Well, I had to get from mixing the paint to having a brush in my hand and painting before I could stand back and look at the picture. OK. So it wasn't a natural transition for you. It was kind of like "You're standing on the beach, and you feel the warmth of the sun on your body, and you look back at the beach and notice how far you've swum."

'Now what I hope you come to understand in the next three days is that many of the answers to questions about what leads somebody into an altered state have just been described. The difficulty that people have going into hypnosis is not a genetic one. It's not that some people just can't. In fact, everyone does it all the time. The difficulty is that no one really notices. Hypnosis is a very natural process, and hypnosis is only a word that describes the tools that you use to systematically take someone into an altered state of consciousness. People go into altered states all the time. Perhaps at lunch you can get in an elevator and ride up to the top of this hotel with some people whom you don't know, and watch what happens to them. People don't get into an elevator and act the way they do normally. They kind of go "on hold" and watch the floors go by. In fact, if the door opens before they're ready to get out, very often they'll wake up and start out. How many of you have walked out of an elevator on the wrong floor? There's a universality to that experience. Finding things that are universal in people's experience is the key to both inducing hypnosis and using it for whatever you want to accomplish.

Another important thing is making a natural sequence. If somebody says to you "Well, 1 was driving down the road, and I was on my way to Texas, and I was looking out the window and seeing the other cars go by, and it was a beautiful sunny day, and I said to myself 'It's raining so hard!'" that last phrase will jar you out of listening. Usually that's the point at which somebody will ask a question or begin to argue or disagree. Natural transitions lead people into an altered state without jarring them.

There are ways to induce an altered state by jarring someone as well. Both ways of using communication can induce altered states. People often use what is called the confusion technique as an induction procedure. When you use the confusion technique, you do not build in meaningful transitions. You induce a state of mild confusion in people, and then you begin to build natural transitions from that point. We'll get to that later.

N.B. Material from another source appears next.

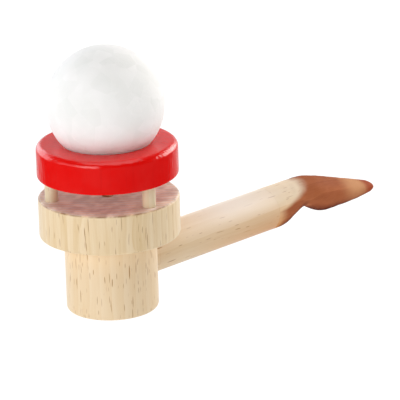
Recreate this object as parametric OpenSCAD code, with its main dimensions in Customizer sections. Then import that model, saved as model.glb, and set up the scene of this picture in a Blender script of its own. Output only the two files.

If you listen to the kinds of things that jarred people, usually they were things that weren't sensory–based, or things that weren't universal to the experience. If you're playing the piano, you are going to have contact between the keys and your fingers, but you are not necessarily going to feel that "the music is you." For example, if you were playing "Chopsticks" would you feel like a chopstick? It wouldn't necessarily work that way.